The Washington Post hosted an industry luncheon, where Pittsburgh mayor Bill Peduto spoke of his city’s recent trial of autonomous vehicles in partnership with Uber and Google. He said of the trial that “the greater goal is to make our streets safer”.

“We have to begin somewhere, and we can’t let regulation catch up to innovation”.

And the announcements kept coming, but none more exciting than the White House Smart Cities Initiative. First launched at Smart Cities Week in 2015, with US$170 million committed to an array of smart cities partnerships, programs, projects and labs, an additional $80m was further committed for 2017. New programs include building greater prosperity in low income communities, partnerships for innovation, smart and connected health research, and big data regional innovation hubs. This is a great example of national leadership, that sends a strong message to the private sector, and other tiers of government, to co-invest.

Among the arsenal of announcements, there were two solid days of conference sessions that saw more than 140 people present on everything from internet-enabled urban design strategies to smart cities financing models, and from compassionate data-driven neighbourhood programs to smart grids.

The 1500-strong delegates at Smart Cities Week were not disappointed, as they filled the conference sessions and the exhibit hall. And if you were to take a slice through the audience, you would have found technologists, engineers, social scientists, researchers, financiers, politicians and planners.

Catering for this ever-diversifying movement continues to be a challenge, but at the same time exciting. When healthcare nonprofits are showing up at your conference to hear about the role of data in helping better the lives of young homeless teenagers, you know you are shepherding the smart cities discussion in the right direction.

Likewise, the sellout of all five pre-conference workshops was a clear indicator of the appetite for more knowledge and exchange. Workshops covering the topics as diverse as district utilities, internet of things enabled frameworks, smart city readiness, and local government smart cities metrics were all snapped up.

But it was the White House’s announcement that is of particular interest for me, and should also be for Australia, as the federal government scopes its $50m Smart Cities and Suburbs program.

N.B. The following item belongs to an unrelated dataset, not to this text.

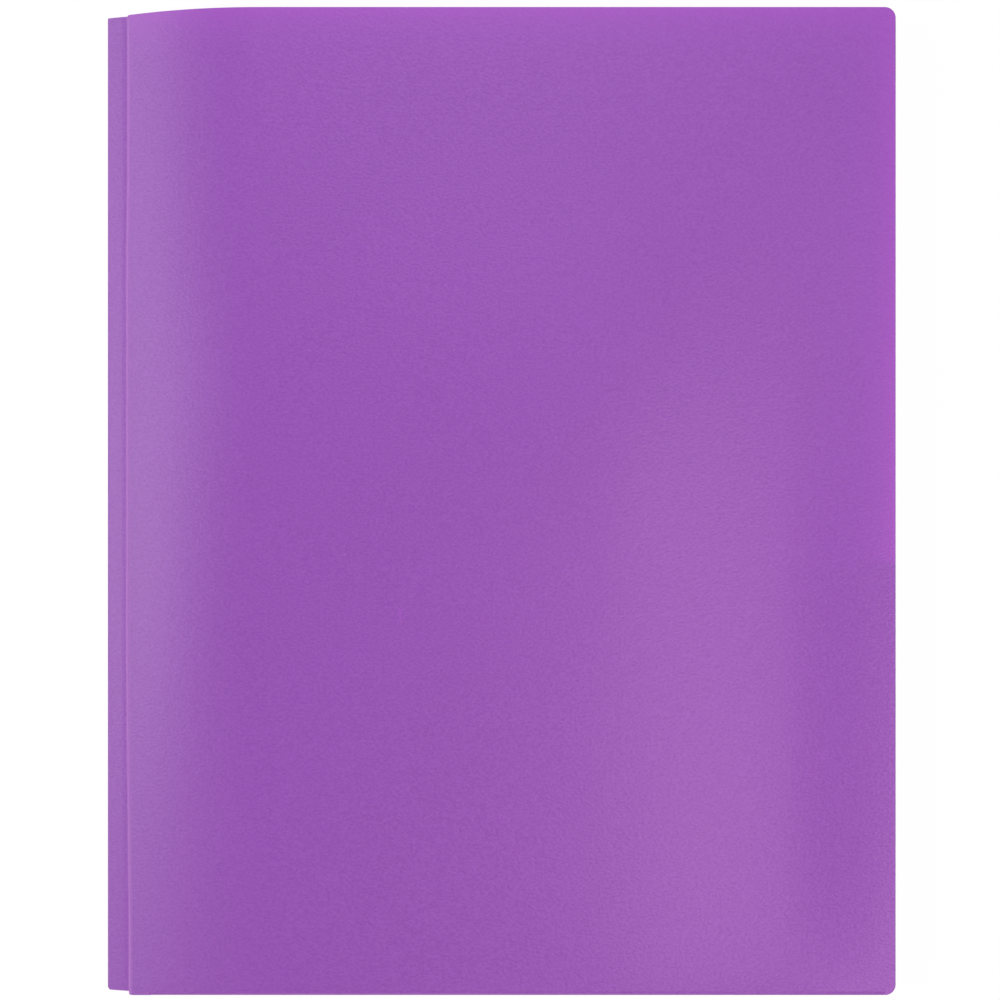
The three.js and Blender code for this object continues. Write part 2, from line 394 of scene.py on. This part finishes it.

With a recent road tour of roundtables, the foundations are being set for the federal government’s first major play in piloting and accelerating the smart cities marketplace, and its role in delivering sustainable outcomes for our cities.

Smart Cities Council Australia New Zealand has been working closely with the Department of Prime Minister and Cabinet to ensure the lessons learned from the work of the White House and its partners, and also the smart cities work in Europe, can inform the design of the Smart Cities and Suburbs program.

The importance of local government leveraging private sector support, through collaborative governance arrangements, must underpin the program’s core principles. Setting an early research agenda, and establishing a measurable evaluation process based on rigorous sustainability metrics must also be integrated. Using this program as a pilot, to then inform the broader structural investment and reform opportunities through City Deals, must be fundamental.

But most critically, cities must be ready – ready for innovation, ready for collaborative partnerships, ready for inclusivity and ready for investment. And this is not easy at times. Just receiving the funding doesn’t mean the city has established the conditions for optimum success. Mindsets, rules, regulations, politics and siloed operational functions are often cited as the key barriers to successful sustainability outcomes.

For this reason, Smart Cities Council Australia New Zealand, with the world’s largest network of smart cities policy makers and practitioners behind it, stands ready to support government of all tiers in Australia, as well as represent the interests of the private sector, and embrace the non-profit sector as a critical partner.

The stage is set, and Australia’s smart cities future looks bright. But only if, and when, we focus on the sustainability outcomes of our cities.

Adam Beck is executive director of Smart Cities Council Australia New Zealand.